**Data supplied**
++++++++++++++++++++

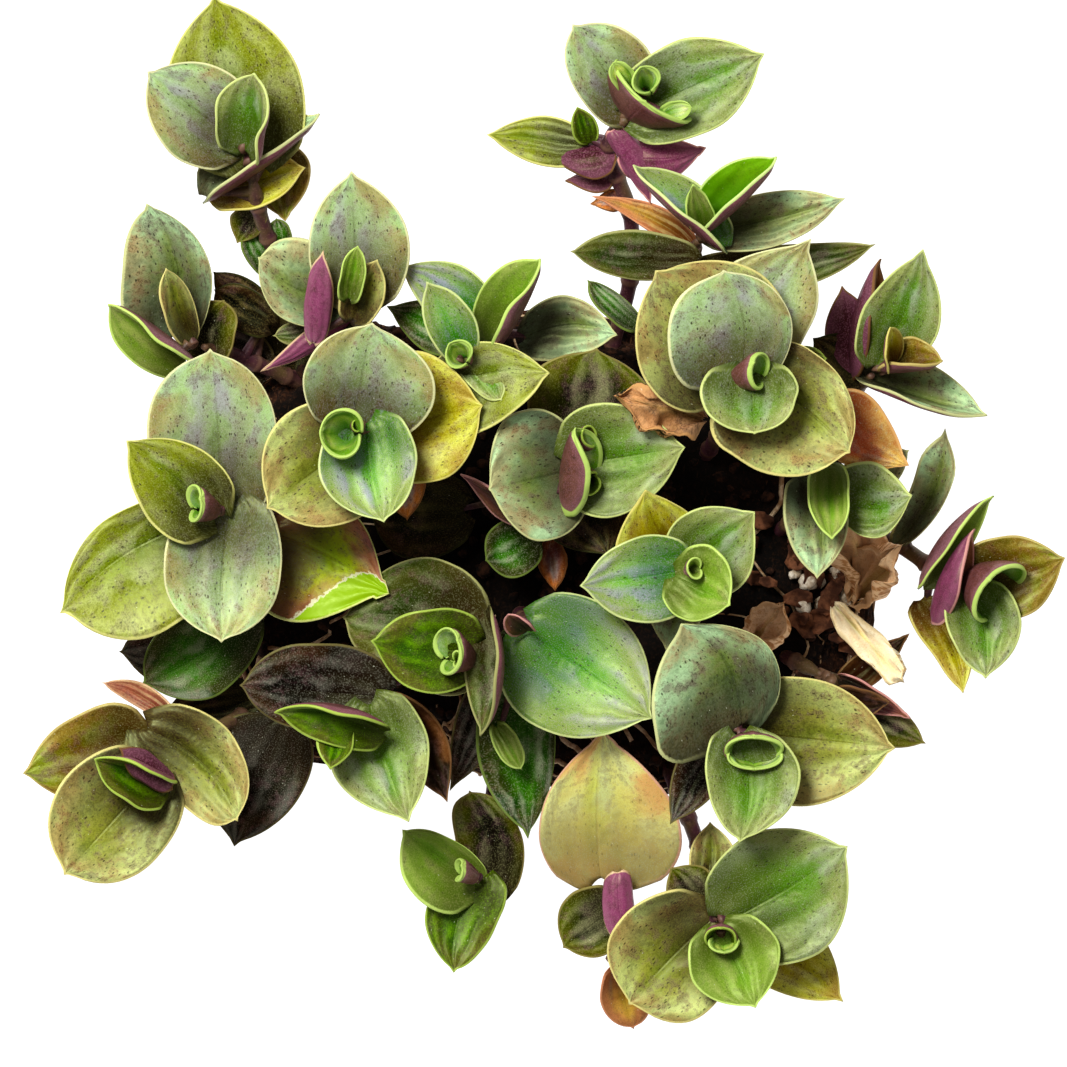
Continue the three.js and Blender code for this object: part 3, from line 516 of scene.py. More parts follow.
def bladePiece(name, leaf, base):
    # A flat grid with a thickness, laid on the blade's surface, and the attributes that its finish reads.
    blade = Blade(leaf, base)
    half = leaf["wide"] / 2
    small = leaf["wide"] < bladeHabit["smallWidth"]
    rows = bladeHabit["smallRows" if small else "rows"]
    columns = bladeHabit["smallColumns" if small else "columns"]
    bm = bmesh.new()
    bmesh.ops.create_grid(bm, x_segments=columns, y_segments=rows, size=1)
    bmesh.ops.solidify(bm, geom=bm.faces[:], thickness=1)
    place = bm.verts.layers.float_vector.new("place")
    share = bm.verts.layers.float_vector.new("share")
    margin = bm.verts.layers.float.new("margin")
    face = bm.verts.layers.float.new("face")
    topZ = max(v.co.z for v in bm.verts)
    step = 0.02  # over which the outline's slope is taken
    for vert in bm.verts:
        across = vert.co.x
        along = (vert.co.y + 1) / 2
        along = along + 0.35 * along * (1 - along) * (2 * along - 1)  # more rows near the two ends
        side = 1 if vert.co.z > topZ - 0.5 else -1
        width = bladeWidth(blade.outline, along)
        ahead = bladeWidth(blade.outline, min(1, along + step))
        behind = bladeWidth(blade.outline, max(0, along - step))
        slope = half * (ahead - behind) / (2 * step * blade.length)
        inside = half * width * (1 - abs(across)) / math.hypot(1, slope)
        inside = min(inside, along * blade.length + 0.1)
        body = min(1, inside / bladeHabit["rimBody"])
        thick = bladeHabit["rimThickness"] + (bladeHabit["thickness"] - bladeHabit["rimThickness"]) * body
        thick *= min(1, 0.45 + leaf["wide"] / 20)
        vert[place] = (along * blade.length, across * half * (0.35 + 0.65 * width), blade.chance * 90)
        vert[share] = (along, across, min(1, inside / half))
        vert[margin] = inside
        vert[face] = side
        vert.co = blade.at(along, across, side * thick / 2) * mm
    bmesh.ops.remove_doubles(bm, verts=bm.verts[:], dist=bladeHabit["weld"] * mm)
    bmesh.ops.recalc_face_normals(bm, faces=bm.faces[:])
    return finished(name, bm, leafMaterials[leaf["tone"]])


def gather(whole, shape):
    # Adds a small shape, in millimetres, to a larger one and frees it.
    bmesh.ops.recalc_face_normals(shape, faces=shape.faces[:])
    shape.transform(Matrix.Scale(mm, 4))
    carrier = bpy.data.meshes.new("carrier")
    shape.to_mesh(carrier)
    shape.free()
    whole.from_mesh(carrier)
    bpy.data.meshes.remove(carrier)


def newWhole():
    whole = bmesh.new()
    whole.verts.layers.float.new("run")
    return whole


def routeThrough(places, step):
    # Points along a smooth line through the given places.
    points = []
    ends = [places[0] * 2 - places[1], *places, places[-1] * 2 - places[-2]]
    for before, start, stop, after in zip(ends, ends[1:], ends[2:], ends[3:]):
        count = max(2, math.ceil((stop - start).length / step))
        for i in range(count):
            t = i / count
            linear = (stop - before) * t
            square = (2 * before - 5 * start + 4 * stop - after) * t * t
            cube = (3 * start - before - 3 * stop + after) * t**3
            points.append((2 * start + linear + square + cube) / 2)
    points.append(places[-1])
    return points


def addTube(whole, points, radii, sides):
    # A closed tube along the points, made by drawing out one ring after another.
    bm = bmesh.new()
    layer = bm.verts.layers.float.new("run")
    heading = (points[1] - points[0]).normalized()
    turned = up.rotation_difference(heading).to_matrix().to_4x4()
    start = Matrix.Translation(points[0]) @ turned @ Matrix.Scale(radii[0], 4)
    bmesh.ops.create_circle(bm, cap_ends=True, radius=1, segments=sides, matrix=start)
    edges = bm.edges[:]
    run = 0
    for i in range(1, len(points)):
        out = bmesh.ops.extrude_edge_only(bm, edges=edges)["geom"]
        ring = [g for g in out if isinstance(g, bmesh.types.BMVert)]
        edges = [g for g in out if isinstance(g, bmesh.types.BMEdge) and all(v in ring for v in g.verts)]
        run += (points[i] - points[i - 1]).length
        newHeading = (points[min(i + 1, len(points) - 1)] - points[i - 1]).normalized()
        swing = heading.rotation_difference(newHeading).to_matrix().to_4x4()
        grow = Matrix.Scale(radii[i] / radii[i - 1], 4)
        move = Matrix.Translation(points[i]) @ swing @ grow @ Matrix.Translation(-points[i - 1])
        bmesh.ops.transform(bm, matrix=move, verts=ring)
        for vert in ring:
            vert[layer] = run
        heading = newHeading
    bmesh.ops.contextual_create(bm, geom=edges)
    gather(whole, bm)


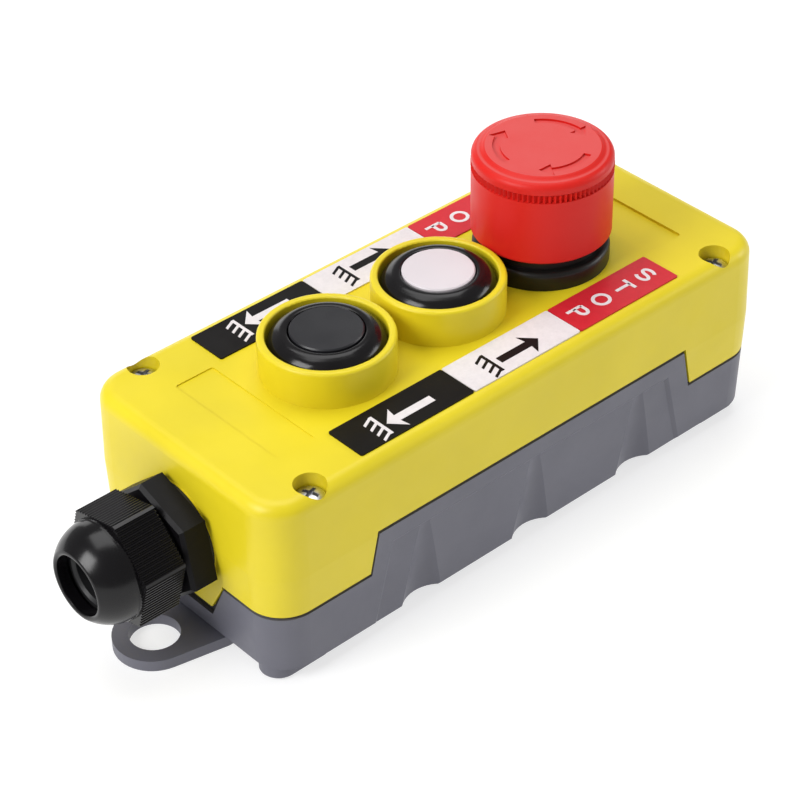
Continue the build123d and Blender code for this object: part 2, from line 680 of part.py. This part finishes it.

++++++++++++++++++++

**Problem details**
Give every line of the material that includes the string "code".

**Correct output**
Continue the three.js and Blender code for this object: part 3, from line 516 of scene.py. More parts follow.
Continue the build123d and Blender code for this object: part 2, from line 680 of part.py. This part finishes it.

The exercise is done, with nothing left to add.